Dolores et sa mouche. Pour dire aussi qu’entre le film et son adaptation, il y a quelques profonds hiatus. Alors oui, «Westworld» est toujours ce parc d’attractions géant où les humains paient très cher pour s’adonner à la violence et au sexe. Une sorte de bac à sable en forme de retour dans le temps où des cyborgs se font dégommer pour le plaisir. Et retournent au boulot le lendemain comme si de rien n’était. La vie de robot se déroule ainsi au rythme d’«Un Jour sans fin», film hilarant dans lequel un présentateur météo revit inlassablement la même journée. Mais en moins drôle forcément. De la même manière, le «Westworld» original envisageait trois époques: l’Antiquité, le Moyen Age, mais se concentrait sur l’univers du Far West. Ici, l’histoire se déroule uniquement sur fond de ville-champignon à l’ombre des canyons.
Le bug qui change tout
Et puis, d’un coup, la version télé prend la tangente. En 1973, Michael Crichton filmait une course-poursuite entre un androïde devenu fou (joué par l’impassible Yul Brynner) et un humain qui cherchait à sauver sa peau. Un système de sécurité devait empêcher le premier de zigouiller le second. Un méchant court-circuit avait fait du chassé le chasseur.

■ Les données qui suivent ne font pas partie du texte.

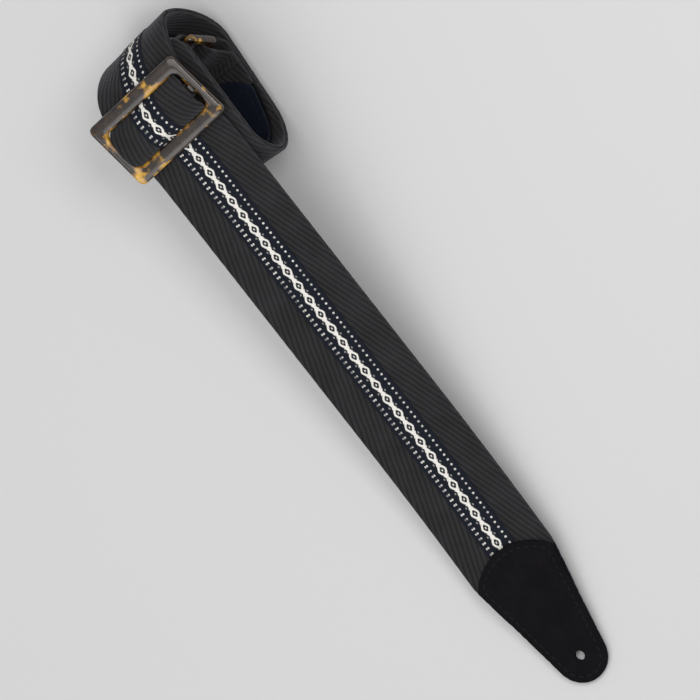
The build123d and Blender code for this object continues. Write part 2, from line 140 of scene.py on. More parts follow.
def run_heading(x):
    steep, gentle = tan(radians(RUN_SLOPE)), tan(radians(TAB_SLOPE))
    share = min(max((x - RUN_BEND_X) / (HINGE_X - RUN_BEND_X), 0.0), 1.0)
    return -atan2(steep + (gentle - steep) * share, 1.0)


def across(lay):
    tilt, yaw = radians(lay[1]), radians(lay[2])
    return Vector((sin(yaw) * cos(tilt), cos(yaw) * cos(tilt), sin(tilt)))


def section(station, inward=0.0):
    """A station's middle, the lines across the webbing and off its surface there, and its heading."""
    x, z, heading, lay = station
    width = across(lay)
    ahead = Vector((cos(heading), 0, sin(heading)))
    ahead = (ahead - width * ahead.dot(width)).normalized()
    up = ahead.cross(width)
    return Vector((x, lay[0], z)) + up * inward, width, up, ahead


def local_stations(origin, heading, corners):
    """Corners given along and to the left of a heading, as x, z corners."""
    x, z = origin
    return [
        (x + a * cos(heading) - l * sin(heading), z + a * sin(heading) + l * cos(heading), r, lay)
        for a, l, r, lay in corners
    ]


START_X = ROLL_X + LEFT_R + LEFT_R * sin(radians(RUN_SLOPE))
RIGHT_X = ROLL_X + ROLL_L
LOOP_HEADING = -radians(LOOP_DIP)
BAR_OUT = (LOOP_W - LOOP_BAR) / 2
UPPER_BAR = (LOOP_AT[0] - BAR_OUT * cos(LOOP_HEADING), LOOP_AT[2] - BAR_OUT * sin(LOOP_HEADING))
LOWER_BAR = (LOOP_AT[0] + BAR_OUT * cos(LOOP_HEADING), LOOP_AT[2] + BAR_OUT * sin(LOOP_HEADING))
APPROACH, FLARE = 7.6, WRAP_R * 1.55
HALF_STEP = LAYER_STEP / 2
upper_end = local_stations(UPPER_BAR, LOOP_HEADING, [(-APPROACH, -HALF_STEP, 0.0, LOOP_LAY)])[0]

main_path = rounded([
    (START_X, run_z(START_X), 0.0, SLIDER_LAY),
    (ROLL_X, run_z(ROLL_X), LEFT_R, LEFT_LAY),
    (ROLL_X, FLOOR_Z, LEFT_R, BOTTOM_LAY),
    (RIGHT_X, FLOOR_Z + 1.4, 18.5, RIGHT_LAY),
    (RIGHT_X, 37.3, 16.0, TOP_LAY),
    (ROLL_X + 8.0, 45.7, 6.0, LOOP_LAY),
    upper_end,
])
turn_path = rounded(local_stations(UPPER_BAR, LOOP_HEADING, [
    (-APPROACH, -HALF_STEP, 0.0, LOOP_LAY),
    (WRAP_R, -FLARE, WRAP_R, UPPER_TURN_LAY),
    (WRAP_R, FLARE, WRAP_R, LOOP_LAY),
    (-APPROACH, HALF_STEP, 0.0, LOOP_LAY),
]), turn_step=12.0)
tail_path = rounded([
    (ROLL_X + 38.3, 10.55, 0.0, BOTTOM_LAY),
    (ROLL_X + 31.5, 10.4, 3.0, TAIL_LAY),
    *local_stations(LOWER_BAR, LOOP_HEADING, [
        (-WRAP_R, WRAP_R, WRAP_R - 0.4, LOWER_TURN_LAY),
        (-WRAP_R, -WRAP_R, WRAP_R, TAIL_LAY),
    ]),
    (ROLL_X + 24.4, FLOOR_Z + 5.43, 5.0, BOTTOM_LAY),
    (ROLL_X + 39.1, 8.8, 0.0, BOTTOM_LAY),
])
rear_path = rounded([
    (ROLL_X + 39.1, 8.8, 0.0, BOTTOM_LAY),
    (ROLL_X + 51.0, 9.6, 30.0, BOTTOM_LAY),
    (RIGHT_X - 6.4, 10.5, 13.0, RIGHT_LAY),
    (RIGHT_X - 6.4, 31.6, 9.5, TOP_LAY),
    (ROLL_X + 49.1, 34.6, 0.0, TOP_LAY),
], step=REAR_STEP)

# Distances along a tab from its hinge line, and heights of its leathers' inner sides above its middle
CROWN = 0.5
HOLE = CROWN + TAB_CROWN
TIP = HOLE + TAB_TIP_R
WEB_END = CROWN + WEB_IN_TAB
INSIDE_TIP, INSIDE_WEB = 0.025, WEB_T / 2 + 0.05
CENTRED_X = -121.0


def run_station(x):
    """A station of the run, which lies to one side at the roll and in the middle past CENTRED_X."""
    x = max(x, START_X)
    y = SLIDER_LAY[0] * (1 - ease((x - START_X) / (CENTRED_X - START_X)))
    return (x, run_z(x), run_heading(x), (y, 0.0, 0.0))


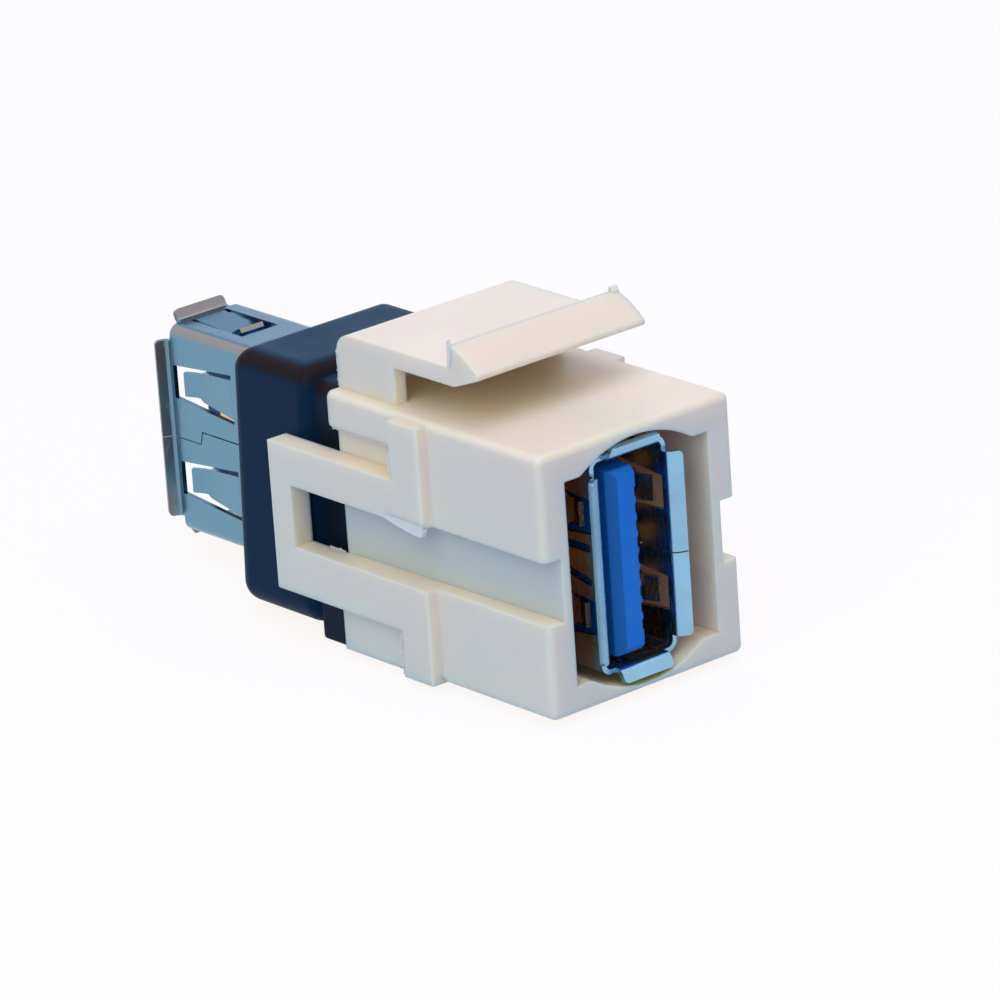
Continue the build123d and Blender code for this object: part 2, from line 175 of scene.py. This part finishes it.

Quarante ans plus tard, les «Hôtes» (les robots de l’histoire) sont toujours censés ne pas pouvoir tuer les «Arrivants» (c’est ainsi que sont appelés les visiteurs). Sauf que ces derniers n’apparaissent presque plus à l’écran. Le point de vue du spectateur est partagé entre les machines et les ingénieurs qui les ont créées, entre un bled de la ruée vers l’or où s’animent les androïdes et les labos high-tech où leurs dieux les retapent.
Dans Jurassic Park, Michael Crichton transformait un rêve scientifique (faire revivre des dinosaures) en film catastrophe (la révolte des gros lézards à la suite d’une mutation ADN). Dans Westworld, un bug informatique va tout bouleverser. «L’évolution a façonné tous les êtres sensibles grâce à un seul outil: l’erreur», explique calmement Ford, l’inventeur de ce faux monde électronique, campé par un Anthony Hopkins désenchanté.
L’erreur est humaine… Et la machine aussi, peut-être. Mais pas pour HBO, pour qui Westworld représente un pari de taille, une mise à 100 millions de dollars. La chaîne cherche désespérément la pépite qui lui assurera un carton d’audience similaire à celui de «Game of Thrones», qui, un jour, touchera à sa fin. Elle croyait l’avoir trouvée avec «Vinyl», la série de Martin Scorsese qui raconte le New York rock’n’roll des années 70. La fresque un peu molle et pas assez folle a eu du mal à convaincre. Coproduite par Mick Jagger, elle n’a pas franchi la barre de la deuxième saison. «Westworld» semble mieux partie.
Ambiance étrange, questionnement homme-machine qui fait phosphorer, casting impeccable et le mystérieux cow-boy en noir (Ed Harris) qui renvoie en miroir au rôle de Yul Brynner dans le film de 1973: c’est sûr, le monde de l’Ouest réserve encore beaucoup de surprises.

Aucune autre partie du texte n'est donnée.